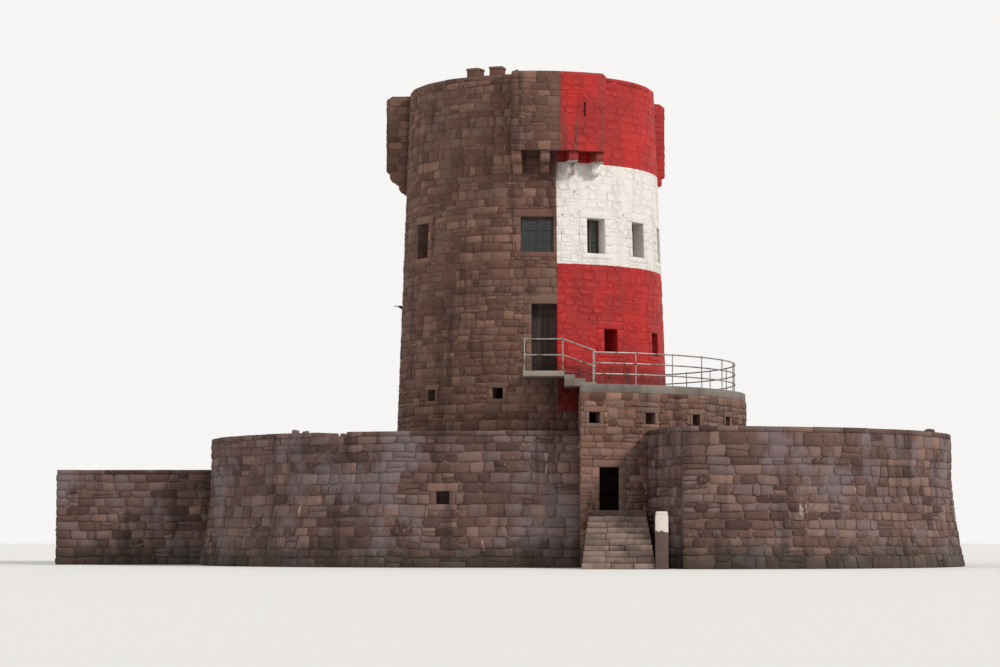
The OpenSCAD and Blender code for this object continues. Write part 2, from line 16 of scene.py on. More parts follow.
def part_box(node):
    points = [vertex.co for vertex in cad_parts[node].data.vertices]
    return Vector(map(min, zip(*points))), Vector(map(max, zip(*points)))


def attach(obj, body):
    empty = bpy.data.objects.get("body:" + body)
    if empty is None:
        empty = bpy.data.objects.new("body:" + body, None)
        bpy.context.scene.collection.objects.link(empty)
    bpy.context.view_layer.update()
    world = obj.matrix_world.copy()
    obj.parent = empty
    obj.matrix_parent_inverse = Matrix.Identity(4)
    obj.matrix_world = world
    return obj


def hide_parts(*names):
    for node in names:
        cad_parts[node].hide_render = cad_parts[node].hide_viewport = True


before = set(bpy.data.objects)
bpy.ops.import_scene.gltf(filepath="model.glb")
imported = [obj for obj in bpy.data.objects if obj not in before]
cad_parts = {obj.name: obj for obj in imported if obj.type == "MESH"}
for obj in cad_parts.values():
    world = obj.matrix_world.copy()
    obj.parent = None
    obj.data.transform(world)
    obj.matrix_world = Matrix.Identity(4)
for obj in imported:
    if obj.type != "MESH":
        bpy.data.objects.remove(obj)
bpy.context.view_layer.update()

────

## WRITTEN REQUEST
State how many lines of the material contain the string "context", with no other words.

## RESPONSE
3